Will digitalization solve healthcare’s complex problems in Asia?
In 2019, the mortality protection gap in the Asia Pacific region stood at US$83 trillion. 62% of deaths in Southeast Asia are due to non-communicable diseases. Local primary healthcare systems are unable to address these cases. And for every 1000 people in Asia, there are only about one doctor and three nurses available
Problems of access, cost, and quality are referred to as the Iron Triangle of Health, DocDoc spokesperson Madhurima Dutta notes.
“There is an overwhelming amount of research that shows that unlike in other sectors, higher cost does not necessarily translate to higher quality,” she says. “Digital technologies can fundamentally change the cost-quality equation in healthcare.”
This hypothesis has a fair number of takers.
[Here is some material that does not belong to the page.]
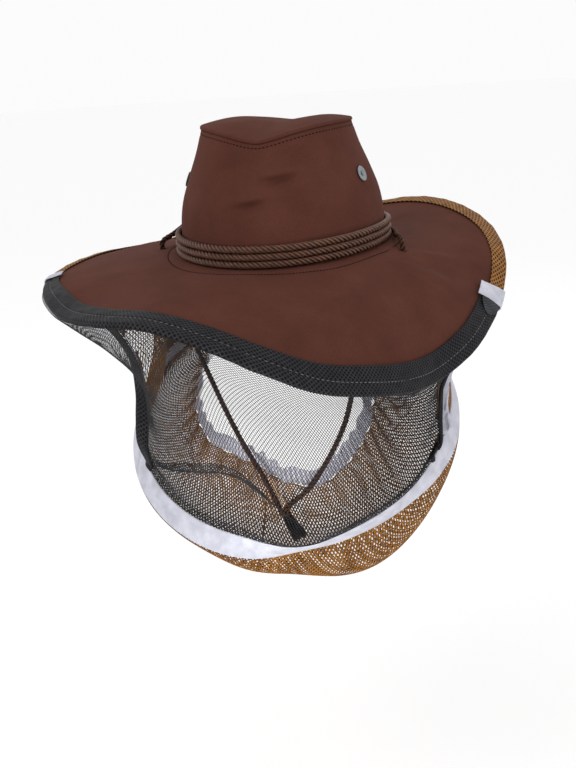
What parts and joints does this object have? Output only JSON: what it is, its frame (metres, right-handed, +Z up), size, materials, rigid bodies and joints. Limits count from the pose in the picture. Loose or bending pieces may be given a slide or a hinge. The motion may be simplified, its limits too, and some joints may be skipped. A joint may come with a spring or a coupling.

Healthtech funding in Asia reached $5 billion in 2019. This is down from $6.4 billion raised previously. But the sector still beat funding projections, with India and Southeast Asia breaking funding records.
Further, digital health solutions can help to optimize resources and healthcare delivery by banking on smartphone apps and growing Internet penetration. In theory, this is helpful for a cost-effective and asset-light approach to healthcare. This can especially benefit primary and preventative healthcare in remote areas.
As with any other technology, it is easy to overstate the benefits of digital healthcare. On the policy level, healthcare is a ‘wicked problem’. It’s a problem that is challenging to resolve due to its interdependence on other complex social, economic, and cultural factors.
Yet the promises of digital healthcare are many and undeniable. It’s only going to grow as more people such as Park innovate to challenge the status quo.
The challenge with healthtech is thus two-fold. One part is to break past the structural limitations that deny quality healthcare to all. The other is to ensure that all people have an equitable opportunity to enter this new age of healthcare.